Emekleme, konuşmanın başlaması ile dokunarak, elleyerek bebek dış dünyaya keşif yolculuğuna çıkar. Keşif esnasında da ilk "hayır"ları yaşamaya başlar. Tabii ki bu "hayır"ların pek çoğu onu hayatî tehlikelerden korumak adına söylenir. Kendini gerçekleştirme, yaşadığı dünyayı anlama gezisi esnasında 2, B, 4, 5, 6... yaşlarda oldukça sert hatta acımasız tepkiler almaya başlar. Gittikçe de "hayırların sayısı artmaya başlar. Yaşamsal tehlike arz eden "hayır"lar zaman içinde sadece yasaklayan bir zihniyete dönüşür. Çoğunlukla kendini birey olarak hissetme dönemine geldiğinde de "hayır"lar tersine döner. Çocuk bu sefer aileye başkaldırı anlamında "hayır"larına başlar. Bizim hayır dediğimiz dönemde onun boyun eğmesini kabullenmesini beklemekteyiz, işte onun "hayır"ları döneminde de bizim sabır gösterip "hayır"ları anlayışla karşılamamamız gerekir.
Bu dönemde sürekli bastırılmayı ve çatışmayı yaşayan bireyde genellikle iki davranış boyutu egemen olmakta. Ya tamamen içine kapanmakta, ya da tamamen asileşmekte.Daha sonraki dönemlerde söz hakkı verildiğinde, fikrini söylemesi istenildiğinde ise konuşamaz duruma gelmekte. Tam tersi bazen de söz hakkı başkalarında olduğu halde üstelikte kendisi hakkını kullanmışken başkalarının haklarına saldırdığı onlara hak tanımadığı gözlenmektedir.
Toplumumuz, hasletlerinden, "söz gümüş ise sükut altın" diyerek susmayı ön plâna çıkarır. Susmayı teşvik eder. Susmayı özellik, meziyet sayar. Susmayı ödüllendirir, prim verir. Yazarın dediği gibi ’konuşacakken susmak!’ Asıl kayıp bu anlamda bu noktada başlamakta. Hiçbir gün nezaketsizliği teşvik, büyükleri, diğer insanları yok farz etmek anlamında konuşmak, talebimiz, amacımız, yahut hedefimiz değil.

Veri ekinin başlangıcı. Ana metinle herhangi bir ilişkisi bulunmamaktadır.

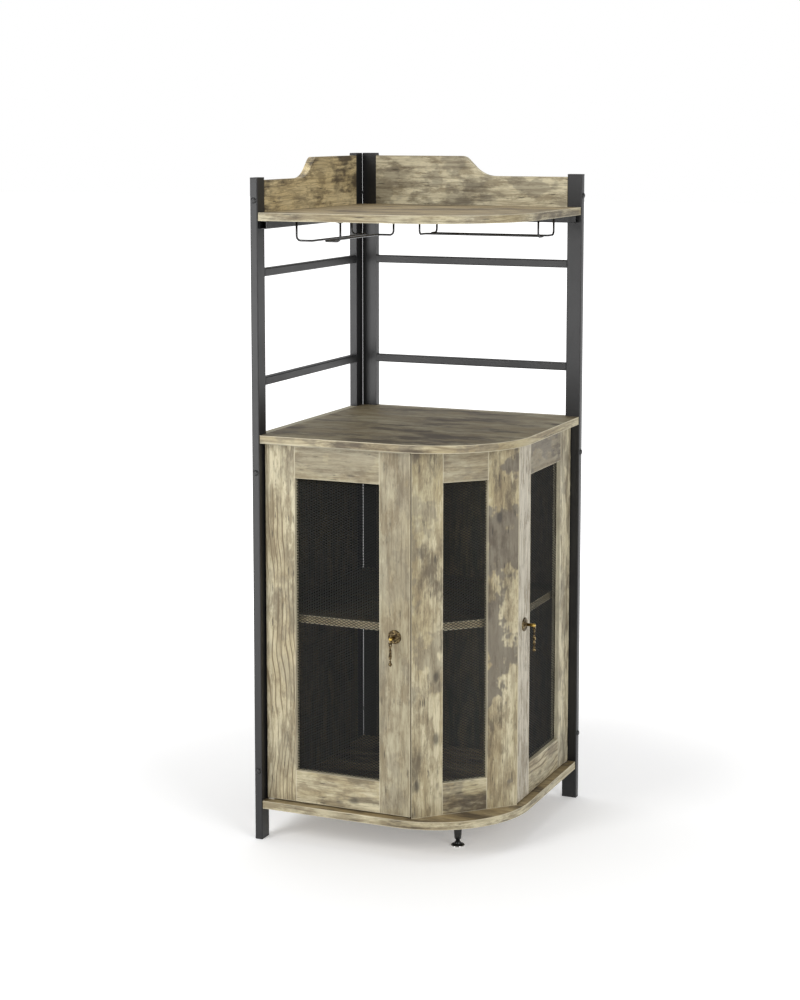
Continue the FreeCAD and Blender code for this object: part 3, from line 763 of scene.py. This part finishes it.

Gelişen ve değişen dünya şartlarında üzerinde durulması gereken, fikirlerin özellikle yeni düşüncelerin açığa çıkması önem arz etmekte. Belki küçücük bir kıvılcım büyük bir ateşin nedeni olacak, belki bir su damlası da ateşin büyümesine engel olacak. Belki de suskun bireylerin oluşturduğu topluluklarda zaman içinde hiç uygun olmayan koşullarda volkan olup patlayacak.
Hedefimiz; sınırlarımız içinde terbiye, âdâp, nezaket kuralları içinde fikir ifadesi, söylemde bulunma ya da dertlerimizi dile getirme. Atalarımız zorla güzellik olmaz demişler. Siz zorbalıkla, şiddetle, hiddetle öfkeyle ne demek istediğinizi anlatmaya çalışsanız bile, duygularınızın yoğunluğundan karşı taraf ne demek istediğinizi anlamayacaktır. Sadece geride kırılan kalpler, gereksiz sürtüşmeler ve inatlaşmalar kalacaktır. Oysa amacımız üzüm yemek. Biraz sabır, biraz nezaket, biraz gülümseme ama önce dinleme sonra söyleme diyoruz.